What does the rise of a post-Western world mean for the Association of Southeast Asian Nations (ASEAN)? How does it preserve its vaunted freedom of action and neutrality as the ground beneath it shifts and it is pressed to take sides? How is it to orient itself? It needs to take a stand on the coming world order and help build it.

From Bandung to ASEAN and back

ASEAN was founded in 1967 to articulate a collective voice for Southeast Asian countries against being dragged into the Cold War. Its commitments to non-interference, respect for territorial sovereignty and peaceful coexistence derive from the Afro-Asian movement of the Bandung Conference of 1955, whose principles to this day inform the foreign policy of the 29 states that attended, representing half the population of the world. One of Bandung's priorities was to lay a foundation for the peaceful incorporation of the newly founded People's Republic of China into world order amid U.S. hostility to its very existence.

The problem of peace and independence for ASEAN has been from the start indivisible from the question of China's place in world order.

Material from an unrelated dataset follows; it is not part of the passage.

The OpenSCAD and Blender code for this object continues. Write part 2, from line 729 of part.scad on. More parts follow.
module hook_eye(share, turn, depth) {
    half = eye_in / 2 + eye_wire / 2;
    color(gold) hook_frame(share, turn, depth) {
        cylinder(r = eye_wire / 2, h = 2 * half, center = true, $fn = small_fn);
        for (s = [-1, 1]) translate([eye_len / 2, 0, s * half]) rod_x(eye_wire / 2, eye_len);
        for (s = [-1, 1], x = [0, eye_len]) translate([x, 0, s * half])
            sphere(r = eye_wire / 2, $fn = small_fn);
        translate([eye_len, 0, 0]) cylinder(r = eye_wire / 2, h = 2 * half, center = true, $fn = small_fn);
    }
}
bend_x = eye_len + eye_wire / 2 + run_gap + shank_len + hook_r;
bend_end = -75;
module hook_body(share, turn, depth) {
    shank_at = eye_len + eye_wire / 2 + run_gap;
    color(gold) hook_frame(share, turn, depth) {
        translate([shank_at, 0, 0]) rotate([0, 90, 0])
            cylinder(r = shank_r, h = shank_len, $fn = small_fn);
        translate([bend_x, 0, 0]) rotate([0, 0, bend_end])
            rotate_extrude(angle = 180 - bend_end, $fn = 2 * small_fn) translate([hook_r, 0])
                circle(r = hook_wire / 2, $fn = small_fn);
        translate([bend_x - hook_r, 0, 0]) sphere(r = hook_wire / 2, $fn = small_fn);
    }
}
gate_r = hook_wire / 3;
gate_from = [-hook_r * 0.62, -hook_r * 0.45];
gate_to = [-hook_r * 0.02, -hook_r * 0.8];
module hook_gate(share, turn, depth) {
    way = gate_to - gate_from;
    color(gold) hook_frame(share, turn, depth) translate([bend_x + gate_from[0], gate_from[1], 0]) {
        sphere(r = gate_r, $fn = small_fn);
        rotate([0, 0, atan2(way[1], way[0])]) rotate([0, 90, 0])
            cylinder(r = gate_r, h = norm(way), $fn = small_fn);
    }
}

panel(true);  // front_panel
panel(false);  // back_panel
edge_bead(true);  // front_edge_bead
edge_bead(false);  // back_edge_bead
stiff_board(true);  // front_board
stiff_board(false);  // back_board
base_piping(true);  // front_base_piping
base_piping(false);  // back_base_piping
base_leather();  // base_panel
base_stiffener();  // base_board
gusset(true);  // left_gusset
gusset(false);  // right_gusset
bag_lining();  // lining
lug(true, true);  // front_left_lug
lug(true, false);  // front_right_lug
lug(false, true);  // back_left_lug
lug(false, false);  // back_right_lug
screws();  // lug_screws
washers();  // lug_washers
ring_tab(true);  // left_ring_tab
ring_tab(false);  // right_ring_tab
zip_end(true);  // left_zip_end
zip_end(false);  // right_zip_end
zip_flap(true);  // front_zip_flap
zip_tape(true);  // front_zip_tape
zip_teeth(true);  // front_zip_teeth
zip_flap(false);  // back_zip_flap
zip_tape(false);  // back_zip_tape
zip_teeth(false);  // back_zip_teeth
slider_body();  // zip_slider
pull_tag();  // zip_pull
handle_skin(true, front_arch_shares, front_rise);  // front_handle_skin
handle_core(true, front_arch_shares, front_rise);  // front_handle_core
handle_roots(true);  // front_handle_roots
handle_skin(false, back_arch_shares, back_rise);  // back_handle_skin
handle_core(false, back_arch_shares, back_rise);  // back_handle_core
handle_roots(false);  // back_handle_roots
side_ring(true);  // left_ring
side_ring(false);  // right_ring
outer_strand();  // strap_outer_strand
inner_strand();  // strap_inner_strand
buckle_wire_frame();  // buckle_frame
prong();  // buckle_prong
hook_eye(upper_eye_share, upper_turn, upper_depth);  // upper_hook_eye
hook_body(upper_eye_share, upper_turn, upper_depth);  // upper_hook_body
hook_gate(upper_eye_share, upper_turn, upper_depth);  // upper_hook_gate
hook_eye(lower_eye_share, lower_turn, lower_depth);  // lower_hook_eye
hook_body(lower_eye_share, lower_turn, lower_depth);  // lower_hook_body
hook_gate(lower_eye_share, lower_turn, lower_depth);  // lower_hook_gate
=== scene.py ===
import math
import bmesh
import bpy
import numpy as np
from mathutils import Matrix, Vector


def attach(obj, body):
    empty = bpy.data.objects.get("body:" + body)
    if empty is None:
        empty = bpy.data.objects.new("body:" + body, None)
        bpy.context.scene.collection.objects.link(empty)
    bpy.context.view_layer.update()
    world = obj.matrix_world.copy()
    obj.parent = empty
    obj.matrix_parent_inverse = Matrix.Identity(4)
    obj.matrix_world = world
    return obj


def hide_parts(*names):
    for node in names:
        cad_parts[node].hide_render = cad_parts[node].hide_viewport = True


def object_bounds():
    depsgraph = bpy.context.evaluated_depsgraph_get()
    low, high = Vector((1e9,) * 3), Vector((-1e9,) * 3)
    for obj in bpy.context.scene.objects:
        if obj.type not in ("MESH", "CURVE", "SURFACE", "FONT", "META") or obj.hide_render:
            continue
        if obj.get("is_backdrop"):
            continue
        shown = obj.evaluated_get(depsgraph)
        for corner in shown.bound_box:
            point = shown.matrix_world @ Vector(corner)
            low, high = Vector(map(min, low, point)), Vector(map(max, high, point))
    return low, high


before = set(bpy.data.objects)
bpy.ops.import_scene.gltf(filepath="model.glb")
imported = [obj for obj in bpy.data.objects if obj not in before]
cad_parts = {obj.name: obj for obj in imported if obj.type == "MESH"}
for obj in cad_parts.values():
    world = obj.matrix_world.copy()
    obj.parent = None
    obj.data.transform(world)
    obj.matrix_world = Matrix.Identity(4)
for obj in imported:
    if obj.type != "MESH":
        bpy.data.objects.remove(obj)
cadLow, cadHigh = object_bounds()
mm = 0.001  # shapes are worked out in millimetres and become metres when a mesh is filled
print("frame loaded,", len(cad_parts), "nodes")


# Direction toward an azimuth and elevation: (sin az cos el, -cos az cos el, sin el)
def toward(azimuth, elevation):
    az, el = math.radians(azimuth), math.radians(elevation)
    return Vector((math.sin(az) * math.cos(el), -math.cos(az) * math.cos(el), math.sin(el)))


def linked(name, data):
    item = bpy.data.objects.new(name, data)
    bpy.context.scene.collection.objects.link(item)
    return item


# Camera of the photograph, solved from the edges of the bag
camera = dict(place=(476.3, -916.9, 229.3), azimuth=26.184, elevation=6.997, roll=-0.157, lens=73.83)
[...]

Malaysia, for example, moved early to back the restoration of the People's Republic of China's lawful seat in the UN. In the teeth of the U.S. embargo and two months before Henry Kissinger's secret visit to Beijing in July 1971, a Malaysian special envoy, Tengku Razaleigh, met quietly with Chinese Premier Zhou Enlai to restore direct trade and set up the meeting between Malaysian Prime Minister Abdul Razak Hussein and Chairman Mao Zedong to restore full diplomatic relations.

Southeast Asians were pioneer investors in China after its reform and opening up started in the late 1970s. As China prospered, Southeast Asia became the proving ground for its peaceful rise. China played a key stabilizing role in East Asia with the Asian Financial Crisis of 1997, when it prevented an even greater disaster for the region by resisting the devaluation of the yuan.

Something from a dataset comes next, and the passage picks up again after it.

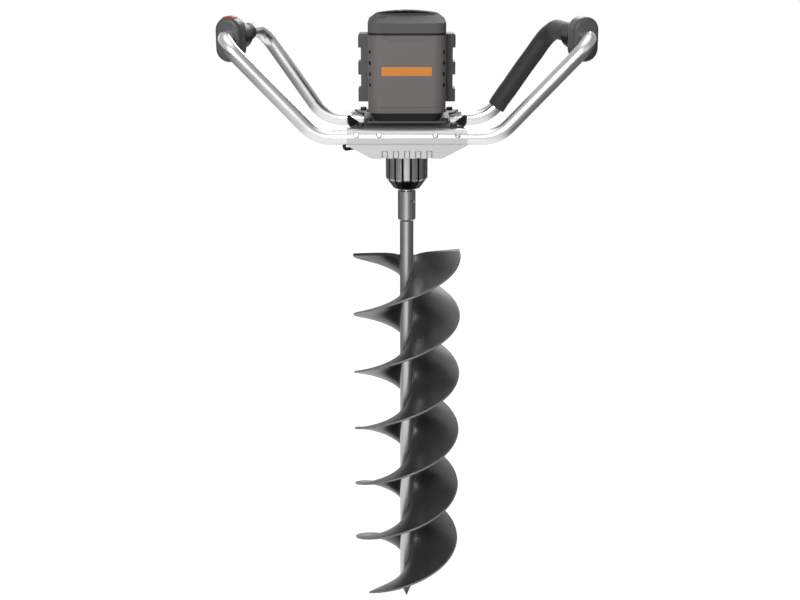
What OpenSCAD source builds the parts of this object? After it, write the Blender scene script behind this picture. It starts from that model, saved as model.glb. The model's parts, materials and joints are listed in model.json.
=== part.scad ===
// Hand-held battery earth auger.
// A double-start auger bit hangs under a two-stage planetary gearbox. A brushless
// motor and two battery packs stand on a plate that two bent handle tubes carry.
// Origin at the tip of the drill point, +Z up, X across the handles, front at -Y.

/* [Auger bit] */
// Diameter across the flights
flight_d = 200; // [150:5:250]
// Rise of one flight in a full turn, two flights in all
flight_lead = 228; // [180:4:280]
// Thickness of the flight plate
flight_t = 4; // [3:0.5:6]
// Height of the lower end of the flights
flight_bottom = 44; // [36:2:80]
// Height of the upper end of the flights
flight_top = 707; // [500:5:730]
// Direction of the first flight's upper end
flight_angle = 10; // [0:5:90]
// Diameter of the bit's shaft
bit_shaft_d = 25; // [22:0.5:28]
// Length of the drill point
point_h = 32; // [24:1:34]
// Outside diameter of the coupling collar
collar_d = 32.4; // [31:0.2:38]
// Height of the collar's lower end
collar_bottom = 767; // [750:1:775]
// Length of the collar
collar_h = 57; // [50:1:58]
// Diameter of the roll pin through the collar
cross_pin_d = 8; // [6:0.5:9]
// Height of the roll pin
cross_pin_z = 805; // [795:1:812]
// Direction of the roll pin, from +X
cross_pin_angle = -46.4; // [-90:0.2:0]

/* [Gearbox] */
// Height of the gear housing's lower face
gearbox_bottom = 829; // [828:1:832]
// Diameter over the cooling fins
gearbox_d = 76; // [74:1:82]
// Diameter of the lower face
gearbox_mouth_d = 48; // [46:1:52]
// Height of the tapered lower end
taper_h = 19; // [15:1:24]
// Number of cooling fins
fin_n = 16; // [12:1:20]
// Depth of the grooves between the fins
fin_depth = 4; // [2:0.5:5]
// Share of the pitch that a fin takes
fin_share = 0.74; // [0.5:0.02:0.85]
// Diameter of the output shaft
output_d = 20; // [18:0.5:21]
// Diameter of the gear housing's mounting flange
flange_d = 112; // [108:1:116]
// Thickness of the mounting flange
flange_h = 8; // [6:1:12]
// Tooth module of all gears
gear_module = 1; // [0.96:0.01:1.02]
// Face width of the second stage
stage2_w = 14; // [12:1:15]
// Face width of the first stage
stage1_w = 12; // [10:1:14]
// Diameter of the planet pins
planet_pin_d = 6; // [5:0.5:7]
// Cut between meshing teeth, at the pitch line
backlash = 0.16; // [0.12:0.02:0.2]

/* [Motor] */
// Outside diameter of the motor case
motor_d = 92; // [86:1:96]
// Height of the motor case
motor_h = 60; // [58:1:62]
// Outside diameter of the rotor
rotor_d = 45; // [40:1:48]
// Air gap between the rotor and the stator
air_gap = 0.8; // [0.5:0.1:1.2]
// Length of the laminated cores
core_h = 34; // [28:1:38]
// Diameter of the motor shaft
motor_shaft_d = 12; // [10:0.5:13]
// Diameter of the cooling fan
fan_d = 76; // [60:1:90]

/* [Handles] */
// Outside diameter of the handle tubes
tube_d = 25.4; // [24:0.1:27]
// Wall of the handle tubes
tube_wall = 2; // [1.5:0.1:3]
// Height of the tubes' middle at the plates
tube_z = 938.5; // [936:0.5:942]
// Distance of the tubes in front of and behind the bit's axis
tube_y = 113; // [110:1:118]
// Where the front arm starts to rise
front_bend_x = 156; // [140:1:170]
// Where the rear arm starts to rise
rear_bend_x = 153; // [140:1:170]
// Front corner of the grip, from the middle
grip_front_x = 315; // [300:1:330]
// Rear corner of the grip, from the middle
grip_rear_x = 268; // [255:1:285]
// Height of the grips
grip_z = 1105; // [1080:1:1130]
// Radius of the lower bends
lower_bend_r = 65; // [50:1:75]
// Radius of the bends in front of the grips
front_corner_r = 30; // [26:1:34]
// Radius of the bends behind the grips
upper_bend_r = 40; // [34:1:42]
// Thickness of the saddle plates
saddle_t = 2; // [1.5:0.25:3]
// Length of the saddle plates
saddle_w = 206; // [200:1:216]
// Height of the saddles' lower edge
saddle_bottom = 903.3; // [898:0.1:910]

/* [Grips] */
// Width of the control housings
control_w = 45; // [42:1:50]
// Height of the control housings
control_h = 76; // [72:1:80]
// Length of the control housings along the grip
control_l = 34; // [30:1:36]
// Diameter of the grip bodies
grip_w = 47; // [44:0.5:50]
// Length of the grip bodies
grip_l = 36; // [34:1:40]
// Width of the trigger
trigger_w = 26; // [20:1:27]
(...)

Since China became a full dialogue partner of ASEAN in 1996, it has strengthened ASEAN centrality by conducting its regional diplomacy through institutions such as the ASEAN Regional Forum, ASEAN+1 (China), ASEAN+3 (China, Japan and the Republic of Korea), and the East Asia Summit. The ASEAN-China Free Trade Area, first proposed by Chinese Premier Zhu Rongji in 2000, was realized in 2010. China backs the Regional Comprehensive Economic Partnership, an initiative started by ASEAN, that has established the world's largest free trade area. China-ASEAN cooperation has been a pillar of regional and global stability and prosperity.

Meanwhile trade has soared. China's trade volume with ASEAN now exceeds that with the EU or the U.S., a remarkable statistic for a developing region. Today they are each other's largest trading partners, with trade volume approaching $1 trillion a year.

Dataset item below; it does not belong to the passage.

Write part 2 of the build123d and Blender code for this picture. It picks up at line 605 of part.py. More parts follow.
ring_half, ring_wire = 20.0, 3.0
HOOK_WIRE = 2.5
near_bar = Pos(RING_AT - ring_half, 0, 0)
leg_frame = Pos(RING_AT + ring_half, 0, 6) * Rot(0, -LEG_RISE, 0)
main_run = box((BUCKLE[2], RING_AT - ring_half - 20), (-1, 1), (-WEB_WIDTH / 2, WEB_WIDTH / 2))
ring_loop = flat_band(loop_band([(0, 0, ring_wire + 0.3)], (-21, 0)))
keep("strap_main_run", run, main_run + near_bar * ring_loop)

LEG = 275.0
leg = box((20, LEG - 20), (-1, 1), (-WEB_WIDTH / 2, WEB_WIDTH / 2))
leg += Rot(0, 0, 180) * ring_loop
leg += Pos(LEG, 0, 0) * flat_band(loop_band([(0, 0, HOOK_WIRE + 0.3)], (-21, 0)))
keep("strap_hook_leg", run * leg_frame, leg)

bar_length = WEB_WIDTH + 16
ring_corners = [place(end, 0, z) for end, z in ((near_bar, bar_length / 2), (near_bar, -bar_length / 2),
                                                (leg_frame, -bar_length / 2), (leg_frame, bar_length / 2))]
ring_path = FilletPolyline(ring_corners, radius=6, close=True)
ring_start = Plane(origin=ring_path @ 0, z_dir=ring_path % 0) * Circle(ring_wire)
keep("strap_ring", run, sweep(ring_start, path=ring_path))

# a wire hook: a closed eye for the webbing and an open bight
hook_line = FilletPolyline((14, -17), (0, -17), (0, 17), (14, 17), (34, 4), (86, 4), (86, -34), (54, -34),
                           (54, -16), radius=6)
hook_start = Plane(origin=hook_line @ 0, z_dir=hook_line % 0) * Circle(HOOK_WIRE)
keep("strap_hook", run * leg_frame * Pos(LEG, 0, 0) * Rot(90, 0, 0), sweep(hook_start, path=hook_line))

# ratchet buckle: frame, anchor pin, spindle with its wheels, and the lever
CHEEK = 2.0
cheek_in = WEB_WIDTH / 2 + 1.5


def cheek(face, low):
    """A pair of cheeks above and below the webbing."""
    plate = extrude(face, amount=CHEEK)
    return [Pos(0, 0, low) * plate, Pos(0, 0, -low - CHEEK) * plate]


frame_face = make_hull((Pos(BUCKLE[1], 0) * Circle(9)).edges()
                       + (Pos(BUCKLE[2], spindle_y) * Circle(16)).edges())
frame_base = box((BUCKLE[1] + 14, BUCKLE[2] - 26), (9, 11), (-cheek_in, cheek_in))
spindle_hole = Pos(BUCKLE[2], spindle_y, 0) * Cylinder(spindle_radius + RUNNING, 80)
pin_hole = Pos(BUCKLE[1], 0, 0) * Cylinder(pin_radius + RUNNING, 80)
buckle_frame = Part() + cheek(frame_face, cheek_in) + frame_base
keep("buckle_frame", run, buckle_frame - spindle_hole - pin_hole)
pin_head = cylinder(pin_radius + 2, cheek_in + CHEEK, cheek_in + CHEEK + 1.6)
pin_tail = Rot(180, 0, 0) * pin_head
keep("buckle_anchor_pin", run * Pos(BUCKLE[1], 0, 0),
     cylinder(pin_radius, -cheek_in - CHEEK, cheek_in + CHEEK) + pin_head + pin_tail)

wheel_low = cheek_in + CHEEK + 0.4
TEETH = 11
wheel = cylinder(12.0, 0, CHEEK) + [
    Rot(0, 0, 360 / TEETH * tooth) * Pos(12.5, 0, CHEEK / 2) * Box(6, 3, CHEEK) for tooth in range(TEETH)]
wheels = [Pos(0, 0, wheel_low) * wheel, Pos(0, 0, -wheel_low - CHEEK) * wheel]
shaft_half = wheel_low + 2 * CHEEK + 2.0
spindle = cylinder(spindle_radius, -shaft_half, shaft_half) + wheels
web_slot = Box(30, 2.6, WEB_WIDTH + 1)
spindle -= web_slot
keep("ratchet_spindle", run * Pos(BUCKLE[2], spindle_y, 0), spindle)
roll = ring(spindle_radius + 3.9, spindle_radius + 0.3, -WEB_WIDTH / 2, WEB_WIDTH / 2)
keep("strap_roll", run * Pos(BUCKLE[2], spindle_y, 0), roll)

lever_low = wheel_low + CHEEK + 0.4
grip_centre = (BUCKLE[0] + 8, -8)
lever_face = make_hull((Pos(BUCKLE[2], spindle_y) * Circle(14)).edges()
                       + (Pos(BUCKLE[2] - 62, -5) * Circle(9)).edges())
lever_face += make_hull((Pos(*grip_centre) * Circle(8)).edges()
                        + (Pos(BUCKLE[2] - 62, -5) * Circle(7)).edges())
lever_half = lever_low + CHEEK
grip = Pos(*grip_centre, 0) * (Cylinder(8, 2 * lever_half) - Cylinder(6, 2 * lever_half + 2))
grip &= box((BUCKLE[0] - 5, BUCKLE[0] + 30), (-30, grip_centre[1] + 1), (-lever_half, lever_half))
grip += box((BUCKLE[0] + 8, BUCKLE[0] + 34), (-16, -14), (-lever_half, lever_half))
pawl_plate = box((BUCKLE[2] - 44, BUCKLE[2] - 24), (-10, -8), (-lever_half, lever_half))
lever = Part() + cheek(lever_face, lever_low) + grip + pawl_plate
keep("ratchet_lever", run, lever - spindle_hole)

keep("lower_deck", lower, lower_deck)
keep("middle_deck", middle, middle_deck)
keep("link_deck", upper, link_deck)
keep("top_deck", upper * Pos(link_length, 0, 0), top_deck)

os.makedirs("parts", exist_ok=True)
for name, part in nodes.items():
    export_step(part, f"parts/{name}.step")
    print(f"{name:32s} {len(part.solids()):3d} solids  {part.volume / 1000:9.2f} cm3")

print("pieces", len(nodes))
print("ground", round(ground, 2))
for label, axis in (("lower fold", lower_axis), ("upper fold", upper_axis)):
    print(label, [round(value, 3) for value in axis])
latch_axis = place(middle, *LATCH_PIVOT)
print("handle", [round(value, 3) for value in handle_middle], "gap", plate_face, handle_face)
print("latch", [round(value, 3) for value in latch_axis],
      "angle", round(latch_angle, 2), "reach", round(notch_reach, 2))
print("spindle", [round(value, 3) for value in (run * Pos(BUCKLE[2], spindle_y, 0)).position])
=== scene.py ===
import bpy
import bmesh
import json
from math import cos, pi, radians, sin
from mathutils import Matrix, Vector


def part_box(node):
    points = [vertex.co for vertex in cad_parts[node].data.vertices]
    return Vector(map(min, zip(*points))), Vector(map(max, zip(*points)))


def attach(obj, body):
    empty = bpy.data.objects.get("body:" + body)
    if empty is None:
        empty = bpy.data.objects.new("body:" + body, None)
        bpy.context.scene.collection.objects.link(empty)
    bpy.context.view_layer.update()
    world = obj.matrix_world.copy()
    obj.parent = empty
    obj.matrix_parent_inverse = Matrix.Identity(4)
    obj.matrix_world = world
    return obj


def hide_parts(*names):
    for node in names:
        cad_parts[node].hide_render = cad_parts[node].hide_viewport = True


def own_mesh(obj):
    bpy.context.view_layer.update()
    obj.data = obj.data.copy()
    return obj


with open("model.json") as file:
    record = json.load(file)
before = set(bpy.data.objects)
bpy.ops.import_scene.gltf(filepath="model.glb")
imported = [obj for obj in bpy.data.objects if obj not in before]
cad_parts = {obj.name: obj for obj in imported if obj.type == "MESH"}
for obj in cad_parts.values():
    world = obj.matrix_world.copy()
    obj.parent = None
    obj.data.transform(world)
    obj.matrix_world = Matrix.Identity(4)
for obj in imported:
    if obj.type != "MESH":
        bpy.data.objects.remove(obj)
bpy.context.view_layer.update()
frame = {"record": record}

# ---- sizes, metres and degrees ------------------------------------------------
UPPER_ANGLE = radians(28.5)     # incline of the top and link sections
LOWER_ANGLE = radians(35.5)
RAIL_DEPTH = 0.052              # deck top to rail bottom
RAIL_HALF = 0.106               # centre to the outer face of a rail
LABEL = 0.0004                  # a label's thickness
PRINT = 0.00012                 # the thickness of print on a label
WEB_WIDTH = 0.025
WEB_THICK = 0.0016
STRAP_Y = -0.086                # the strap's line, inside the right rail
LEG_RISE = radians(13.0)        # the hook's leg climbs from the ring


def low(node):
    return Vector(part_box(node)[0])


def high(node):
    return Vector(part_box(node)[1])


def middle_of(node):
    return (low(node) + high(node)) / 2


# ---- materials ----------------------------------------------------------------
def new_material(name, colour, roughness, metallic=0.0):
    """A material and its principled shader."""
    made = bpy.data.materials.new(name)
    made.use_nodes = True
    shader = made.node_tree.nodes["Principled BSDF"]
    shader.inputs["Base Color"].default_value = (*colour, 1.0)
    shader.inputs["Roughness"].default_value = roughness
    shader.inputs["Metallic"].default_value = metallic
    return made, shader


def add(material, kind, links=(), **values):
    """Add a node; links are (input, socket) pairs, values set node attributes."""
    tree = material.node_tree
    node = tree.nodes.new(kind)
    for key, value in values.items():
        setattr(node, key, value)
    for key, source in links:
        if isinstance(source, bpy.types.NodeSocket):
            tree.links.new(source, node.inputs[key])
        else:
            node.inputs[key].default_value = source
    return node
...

No neutrality over world order

China-ASEAN cooperation and region-building is the basis of what Southeast Asians came to expect would be an "Asian Century," a return to Asian prosperity. Peacefully integrating the vast market and productive forces of China, however, turns out to require a decolonization of world order that the West has decided it cannot live with. If the West's anti-China crusade has its way, there will be no fair multipolar order, no "Asian Century," and no "Rise of the Rest." On this ASEAN cannot be neutral.

Today, therefore, as at Bandung in 1955, Southeast Asian countries need to play an active role in building multilateral institutions, connections and solidarities that create an alternative to the weaponized institutions and military alliances of the West.

When ASEAN was founded, it was enough to stay clear of the Cold War. Today, while remaining neutral by avoiding military entanglements, ASEAN cannot be neutral on the shape of the world we want to live in, and the relationships necessary to sustain it.

The West is in a generalized crisis leading to a downward spiral. A post-Western world order, if humanity survives the present, is inevitable. The sovereignty, security and prosperity of ASEAN countries is assured only in actively working for a peaceful transition to that order. It is not found in trying to triangulate between the West and its midnight terrors.

There is great enthusiasm around the world for this change. The return of old dynamisms spanning Eurasia and Africa is foreshadowed in efforts such as the Shanghai Cooperation Organization, BRICS and a Group of 20 that can ignore the moral theater of its Group of Seven participants. The sovereignty and agency of ASEAN countries must be secured in the fray of diplomacy and region-building within East Asia and across these institutions.

It was always absurd to expect Southeast Asians to participate in the suppression of China, its neighbor and trading partner of 2,000 years, with whose destiny it is joined. On this we cannot be neutral. We must therefore develop clear notions of who we are, where we stand, and what we are to do within this great transition to a post-Western world order. From this we may figure out how to remain the open crossroads of Asia through a turbulent time, and how, perhaps one day, to socialize the West into a civilized relationship with the non-Western world. 

The author is a former Malaysian government official and was founding CEO of the CIMB ASEAN Research Institute.